• [Given instruction]: State only the number of lines that contain the string "three".
======
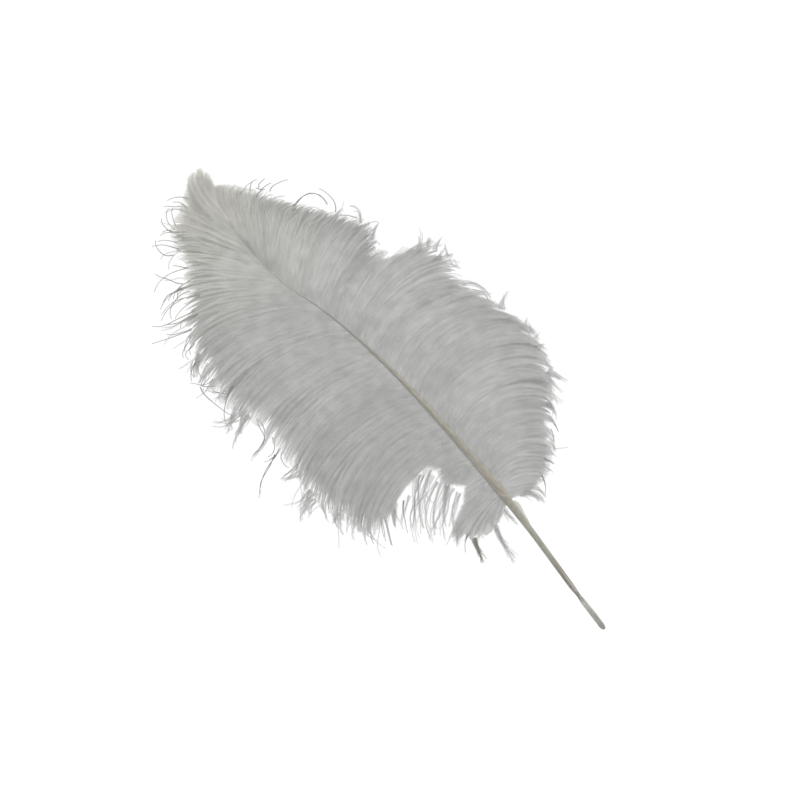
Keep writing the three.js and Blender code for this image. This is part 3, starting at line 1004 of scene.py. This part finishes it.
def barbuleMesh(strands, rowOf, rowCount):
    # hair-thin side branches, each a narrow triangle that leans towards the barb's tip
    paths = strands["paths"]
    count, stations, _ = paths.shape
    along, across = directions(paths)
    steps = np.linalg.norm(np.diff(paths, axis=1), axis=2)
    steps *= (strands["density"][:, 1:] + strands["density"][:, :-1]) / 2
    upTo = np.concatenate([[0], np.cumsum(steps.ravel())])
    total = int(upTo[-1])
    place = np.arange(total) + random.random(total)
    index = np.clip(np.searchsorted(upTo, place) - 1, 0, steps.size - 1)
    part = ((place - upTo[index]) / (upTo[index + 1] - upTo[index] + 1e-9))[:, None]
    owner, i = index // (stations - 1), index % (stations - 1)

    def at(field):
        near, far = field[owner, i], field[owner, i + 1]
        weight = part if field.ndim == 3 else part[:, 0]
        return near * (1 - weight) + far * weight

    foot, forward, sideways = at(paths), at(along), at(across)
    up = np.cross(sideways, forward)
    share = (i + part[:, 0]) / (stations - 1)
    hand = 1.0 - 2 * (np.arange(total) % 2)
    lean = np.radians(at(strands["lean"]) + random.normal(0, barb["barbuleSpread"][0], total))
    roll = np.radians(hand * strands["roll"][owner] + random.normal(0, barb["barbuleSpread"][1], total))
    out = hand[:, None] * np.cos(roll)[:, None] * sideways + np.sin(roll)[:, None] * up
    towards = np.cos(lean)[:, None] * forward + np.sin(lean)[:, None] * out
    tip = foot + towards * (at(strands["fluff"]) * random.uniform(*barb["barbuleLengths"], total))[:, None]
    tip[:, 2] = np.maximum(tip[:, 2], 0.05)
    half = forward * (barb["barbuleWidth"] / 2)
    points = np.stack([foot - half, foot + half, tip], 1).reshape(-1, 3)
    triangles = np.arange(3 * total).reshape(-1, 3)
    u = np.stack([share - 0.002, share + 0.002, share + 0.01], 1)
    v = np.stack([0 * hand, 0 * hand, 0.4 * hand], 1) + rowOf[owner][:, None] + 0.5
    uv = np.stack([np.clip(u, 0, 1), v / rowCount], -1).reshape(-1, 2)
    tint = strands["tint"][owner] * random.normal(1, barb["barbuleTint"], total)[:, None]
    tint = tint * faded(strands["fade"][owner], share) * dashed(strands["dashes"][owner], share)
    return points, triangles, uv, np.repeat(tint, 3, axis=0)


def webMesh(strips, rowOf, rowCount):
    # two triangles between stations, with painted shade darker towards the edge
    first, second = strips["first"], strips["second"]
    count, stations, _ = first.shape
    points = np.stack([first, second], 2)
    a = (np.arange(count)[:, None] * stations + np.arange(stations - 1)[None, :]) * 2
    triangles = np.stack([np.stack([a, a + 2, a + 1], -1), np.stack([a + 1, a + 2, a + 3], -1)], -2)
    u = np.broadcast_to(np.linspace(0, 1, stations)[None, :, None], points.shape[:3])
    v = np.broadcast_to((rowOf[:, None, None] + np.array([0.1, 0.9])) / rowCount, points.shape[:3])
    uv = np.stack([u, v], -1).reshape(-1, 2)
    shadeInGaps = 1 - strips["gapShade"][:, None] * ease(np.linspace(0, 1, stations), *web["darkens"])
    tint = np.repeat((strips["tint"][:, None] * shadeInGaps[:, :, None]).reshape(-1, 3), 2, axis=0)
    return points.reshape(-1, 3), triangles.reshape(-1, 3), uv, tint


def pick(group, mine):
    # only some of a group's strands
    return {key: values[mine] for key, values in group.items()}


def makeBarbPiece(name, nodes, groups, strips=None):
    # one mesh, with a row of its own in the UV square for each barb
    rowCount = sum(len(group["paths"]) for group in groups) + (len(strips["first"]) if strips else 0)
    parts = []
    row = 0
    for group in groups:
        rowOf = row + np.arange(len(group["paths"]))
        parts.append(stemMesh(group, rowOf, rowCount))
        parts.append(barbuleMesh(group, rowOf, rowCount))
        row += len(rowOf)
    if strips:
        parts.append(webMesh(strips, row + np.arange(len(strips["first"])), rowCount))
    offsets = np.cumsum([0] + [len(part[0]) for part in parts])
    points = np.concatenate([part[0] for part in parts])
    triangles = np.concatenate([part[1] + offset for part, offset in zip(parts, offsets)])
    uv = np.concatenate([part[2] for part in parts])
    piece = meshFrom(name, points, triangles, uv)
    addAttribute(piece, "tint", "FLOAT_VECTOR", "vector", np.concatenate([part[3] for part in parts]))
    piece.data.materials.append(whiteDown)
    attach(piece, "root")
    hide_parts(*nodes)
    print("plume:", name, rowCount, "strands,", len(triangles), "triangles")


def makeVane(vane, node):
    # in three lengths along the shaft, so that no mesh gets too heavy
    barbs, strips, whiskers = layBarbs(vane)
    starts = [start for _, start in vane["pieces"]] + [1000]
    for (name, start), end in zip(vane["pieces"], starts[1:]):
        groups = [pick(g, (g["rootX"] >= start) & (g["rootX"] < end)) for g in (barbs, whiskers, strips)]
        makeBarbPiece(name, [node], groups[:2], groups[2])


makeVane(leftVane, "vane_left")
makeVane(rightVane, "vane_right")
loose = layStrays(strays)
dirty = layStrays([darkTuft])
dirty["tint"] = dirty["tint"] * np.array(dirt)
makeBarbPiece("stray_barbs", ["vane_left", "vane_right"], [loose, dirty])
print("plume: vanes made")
======
• [Exercise answer]: 2